Problem requirements: Repeat only the lines from the one containing "obj.matrix_world = Matrix.Identity(4)" through the one containing "# The lens is", exactly as written, both ends included.

Supplied data:
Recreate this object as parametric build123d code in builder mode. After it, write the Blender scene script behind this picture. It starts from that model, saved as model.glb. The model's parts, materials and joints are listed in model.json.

* * *

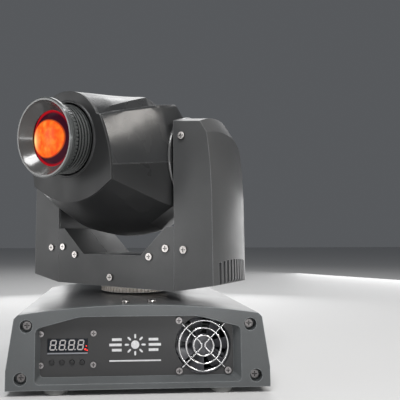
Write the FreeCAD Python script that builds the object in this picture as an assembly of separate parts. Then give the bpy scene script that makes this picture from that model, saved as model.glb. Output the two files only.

==

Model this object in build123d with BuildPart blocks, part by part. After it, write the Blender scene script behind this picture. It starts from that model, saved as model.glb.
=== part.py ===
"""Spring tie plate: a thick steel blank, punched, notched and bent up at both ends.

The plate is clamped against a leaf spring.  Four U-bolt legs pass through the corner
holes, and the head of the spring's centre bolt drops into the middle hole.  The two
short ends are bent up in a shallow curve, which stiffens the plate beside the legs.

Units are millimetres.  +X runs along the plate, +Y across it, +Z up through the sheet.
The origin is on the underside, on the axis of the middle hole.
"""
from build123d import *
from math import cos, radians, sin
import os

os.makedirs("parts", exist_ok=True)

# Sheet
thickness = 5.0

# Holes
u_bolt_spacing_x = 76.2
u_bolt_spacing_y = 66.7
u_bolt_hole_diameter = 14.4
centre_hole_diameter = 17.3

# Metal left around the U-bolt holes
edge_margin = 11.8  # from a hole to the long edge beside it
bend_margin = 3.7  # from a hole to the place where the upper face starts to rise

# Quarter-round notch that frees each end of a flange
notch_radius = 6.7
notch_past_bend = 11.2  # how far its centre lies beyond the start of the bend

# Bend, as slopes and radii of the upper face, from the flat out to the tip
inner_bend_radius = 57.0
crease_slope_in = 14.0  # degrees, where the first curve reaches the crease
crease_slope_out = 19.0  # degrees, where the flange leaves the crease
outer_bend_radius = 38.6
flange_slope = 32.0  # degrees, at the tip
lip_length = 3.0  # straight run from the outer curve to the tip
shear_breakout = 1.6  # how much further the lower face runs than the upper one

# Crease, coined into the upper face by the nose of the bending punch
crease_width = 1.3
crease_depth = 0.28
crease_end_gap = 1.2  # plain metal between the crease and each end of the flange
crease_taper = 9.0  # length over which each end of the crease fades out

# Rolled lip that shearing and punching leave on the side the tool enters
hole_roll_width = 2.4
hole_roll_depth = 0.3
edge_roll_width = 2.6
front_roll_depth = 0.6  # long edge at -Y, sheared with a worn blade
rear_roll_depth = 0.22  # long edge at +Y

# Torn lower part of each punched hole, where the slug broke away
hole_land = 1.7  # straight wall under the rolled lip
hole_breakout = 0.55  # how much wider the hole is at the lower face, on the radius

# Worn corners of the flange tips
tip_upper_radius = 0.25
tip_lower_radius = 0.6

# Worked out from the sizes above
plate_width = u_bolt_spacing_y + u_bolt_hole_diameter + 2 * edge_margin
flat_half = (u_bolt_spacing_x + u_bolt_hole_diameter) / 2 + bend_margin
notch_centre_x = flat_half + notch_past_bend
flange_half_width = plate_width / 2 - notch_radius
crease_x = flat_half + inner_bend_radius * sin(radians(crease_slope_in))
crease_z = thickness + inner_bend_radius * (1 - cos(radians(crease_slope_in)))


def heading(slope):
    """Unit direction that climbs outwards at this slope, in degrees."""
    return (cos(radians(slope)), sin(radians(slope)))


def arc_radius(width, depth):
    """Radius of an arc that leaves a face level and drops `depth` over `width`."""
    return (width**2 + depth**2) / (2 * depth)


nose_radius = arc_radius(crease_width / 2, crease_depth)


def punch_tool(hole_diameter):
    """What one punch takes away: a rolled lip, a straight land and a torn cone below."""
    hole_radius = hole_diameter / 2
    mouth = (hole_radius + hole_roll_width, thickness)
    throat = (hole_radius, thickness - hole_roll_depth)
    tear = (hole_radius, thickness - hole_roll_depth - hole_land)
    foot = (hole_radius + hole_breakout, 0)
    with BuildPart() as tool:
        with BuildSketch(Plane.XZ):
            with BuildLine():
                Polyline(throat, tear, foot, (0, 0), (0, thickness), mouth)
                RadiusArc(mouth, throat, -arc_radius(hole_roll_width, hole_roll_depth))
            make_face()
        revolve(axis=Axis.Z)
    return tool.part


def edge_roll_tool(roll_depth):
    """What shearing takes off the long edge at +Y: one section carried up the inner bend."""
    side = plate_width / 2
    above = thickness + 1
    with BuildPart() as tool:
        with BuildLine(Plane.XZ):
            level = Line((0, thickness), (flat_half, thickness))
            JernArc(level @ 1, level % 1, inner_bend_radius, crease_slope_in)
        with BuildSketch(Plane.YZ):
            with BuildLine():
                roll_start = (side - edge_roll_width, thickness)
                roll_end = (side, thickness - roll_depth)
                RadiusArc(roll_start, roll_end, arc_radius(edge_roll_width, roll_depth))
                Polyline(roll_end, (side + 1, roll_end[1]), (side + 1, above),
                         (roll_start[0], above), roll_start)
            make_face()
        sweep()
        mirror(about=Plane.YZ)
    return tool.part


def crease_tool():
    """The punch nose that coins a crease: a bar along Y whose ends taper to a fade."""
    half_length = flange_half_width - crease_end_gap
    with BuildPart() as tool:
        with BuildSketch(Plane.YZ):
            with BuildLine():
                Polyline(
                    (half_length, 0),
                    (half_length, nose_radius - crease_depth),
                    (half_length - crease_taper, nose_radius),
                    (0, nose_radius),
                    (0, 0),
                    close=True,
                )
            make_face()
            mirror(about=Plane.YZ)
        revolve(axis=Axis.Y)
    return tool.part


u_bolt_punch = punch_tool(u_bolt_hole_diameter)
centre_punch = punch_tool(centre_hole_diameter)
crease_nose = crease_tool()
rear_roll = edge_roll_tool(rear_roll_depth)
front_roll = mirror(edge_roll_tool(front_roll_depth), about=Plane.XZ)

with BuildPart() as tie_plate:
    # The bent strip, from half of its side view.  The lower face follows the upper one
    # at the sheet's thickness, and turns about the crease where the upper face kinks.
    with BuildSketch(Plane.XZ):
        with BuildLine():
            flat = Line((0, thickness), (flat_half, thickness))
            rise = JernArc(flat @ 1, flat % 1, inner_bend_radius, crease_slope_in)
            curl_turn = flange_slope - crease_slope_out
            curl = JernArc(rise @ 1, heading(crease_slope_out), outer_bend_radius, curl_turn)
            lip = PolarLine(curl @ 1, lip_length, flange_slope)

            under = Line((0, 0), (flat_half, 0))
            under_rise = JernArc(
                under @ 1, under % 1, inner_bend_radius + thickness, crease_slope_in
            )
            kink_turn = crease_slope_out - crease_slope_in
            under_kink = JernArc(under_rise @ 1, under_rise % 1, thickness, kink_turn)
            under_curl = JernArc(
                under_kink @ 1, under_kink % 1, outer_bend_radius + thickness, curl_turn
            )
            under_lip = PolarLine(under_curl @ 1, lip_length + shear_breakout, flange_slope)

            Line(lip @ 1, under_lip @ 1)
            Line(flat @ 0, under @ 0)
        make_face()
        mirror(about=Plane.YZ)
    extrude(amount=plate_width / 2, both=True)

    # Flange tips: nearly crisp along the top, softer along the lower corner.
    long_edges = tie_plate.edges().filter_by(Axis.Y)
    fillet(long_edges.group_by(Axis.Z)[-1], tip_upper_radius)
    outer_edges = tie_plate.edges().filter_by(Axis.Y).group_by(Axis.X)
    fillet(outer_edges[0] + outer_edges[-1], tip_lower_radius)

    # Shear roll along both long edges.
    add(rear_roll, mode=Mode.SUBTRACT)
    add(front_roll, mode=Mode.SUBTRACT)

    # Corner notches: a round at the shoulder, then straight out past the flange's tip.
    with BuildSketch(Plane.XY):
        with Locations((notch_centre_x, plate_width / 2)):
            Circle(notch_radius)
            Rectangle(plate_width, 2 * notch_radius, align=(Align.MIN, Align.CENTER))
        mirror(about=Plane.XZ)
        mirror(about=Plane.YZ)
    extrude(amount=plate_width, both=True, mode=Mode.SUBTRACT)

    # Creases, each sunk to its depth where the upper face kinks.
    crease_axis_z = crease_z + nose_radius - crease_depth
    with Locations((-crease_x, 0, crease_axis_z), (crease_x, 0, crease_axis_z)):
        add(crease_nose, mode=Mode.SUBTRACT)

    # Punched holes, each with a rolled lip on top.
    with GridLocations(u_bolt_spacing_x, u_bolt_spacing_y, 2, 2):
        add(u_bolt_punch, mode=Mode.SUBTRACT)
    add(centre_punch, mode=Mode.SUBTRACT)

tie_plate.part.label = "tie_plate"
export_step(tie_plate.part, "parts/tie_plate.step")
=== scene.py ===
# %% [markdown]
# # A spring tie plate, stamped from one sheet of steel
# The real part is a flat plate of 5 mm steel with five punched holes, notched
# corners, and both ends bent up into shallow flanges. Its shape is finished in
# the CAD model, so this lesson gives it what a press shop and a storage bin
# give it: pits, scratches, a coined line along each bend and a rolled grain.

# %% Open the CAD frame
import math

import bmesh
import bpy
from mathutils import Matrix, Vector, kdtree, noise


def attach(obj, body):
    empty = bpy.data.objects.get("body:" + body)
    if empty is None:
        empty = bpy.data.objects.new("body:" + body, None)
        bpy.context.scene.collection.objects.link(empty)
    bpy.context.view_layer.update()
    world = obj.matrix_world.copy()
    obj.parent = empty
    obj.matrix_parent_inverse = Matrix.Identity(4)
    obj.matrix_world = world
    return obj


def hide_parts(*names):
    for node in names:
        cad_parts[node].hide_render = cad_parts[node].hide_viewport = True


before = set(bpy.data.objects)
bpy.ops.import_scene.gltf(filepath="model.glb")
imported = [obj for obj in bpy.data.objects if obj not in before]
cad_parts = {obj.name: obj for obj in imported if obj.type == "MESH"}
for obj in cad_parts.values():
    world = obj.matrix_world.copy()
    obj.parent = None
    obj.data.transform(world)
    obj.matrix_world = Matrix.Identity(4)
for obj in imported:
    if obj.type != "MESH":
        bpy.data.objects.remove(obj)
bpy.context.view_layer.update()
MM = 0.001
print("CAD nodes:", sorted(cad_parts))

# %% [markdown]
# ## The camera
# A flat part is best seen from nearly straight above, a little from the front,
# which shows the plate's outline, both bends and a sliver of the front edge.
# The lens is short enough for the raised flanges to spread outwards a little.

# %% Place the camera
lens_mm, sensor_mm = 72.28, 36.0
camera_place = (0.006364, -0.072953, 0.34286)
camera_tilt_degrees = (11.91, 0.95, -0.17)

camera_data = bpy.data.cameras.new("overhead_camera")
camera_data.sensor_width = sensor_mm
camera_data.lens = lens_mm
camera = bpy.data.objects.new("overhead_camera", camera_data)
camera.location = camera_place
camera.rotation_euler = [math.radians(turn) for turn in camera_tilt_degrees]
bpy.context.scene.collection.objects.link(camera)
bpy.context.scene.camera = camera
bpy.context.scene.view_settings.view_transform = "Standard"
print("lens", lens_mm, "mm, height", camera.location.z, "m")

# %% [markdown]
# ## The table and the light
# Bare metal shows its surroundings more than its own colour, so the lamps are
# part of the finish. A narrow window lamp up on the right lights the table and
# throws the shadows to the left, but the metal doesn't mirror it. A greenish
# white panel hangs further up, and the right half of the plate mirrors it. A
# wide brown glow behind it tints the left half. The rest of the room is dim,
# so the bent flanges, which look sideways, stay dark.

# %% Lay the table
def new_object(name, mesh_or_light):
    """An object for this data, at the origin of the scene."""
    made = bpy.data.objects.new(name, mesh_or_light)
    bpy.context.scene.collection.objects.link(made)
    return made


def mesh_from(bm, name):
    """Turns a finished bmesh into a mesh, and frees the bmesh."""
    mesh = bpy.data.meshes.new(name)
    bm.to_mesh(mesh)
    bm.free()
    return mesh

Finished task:
    obj.matrix_world = Matrix.Identity(4)
for obj in imported:
    if obj.type != "MESH":
        bpy.data.objects.remove(obj)
bpy.context.view_layer.update()
MM = 0.001
print("CAD nodes:", sorted(cad_parts))

# %% [markdown]
# ## The camera
# A flat part is best seen from nearly straight above, a little from the front,
# which shows the plate's outline, both bends and a sliver of the front edge.
# The lens is short enough for the raised flanges to spread outwards a little.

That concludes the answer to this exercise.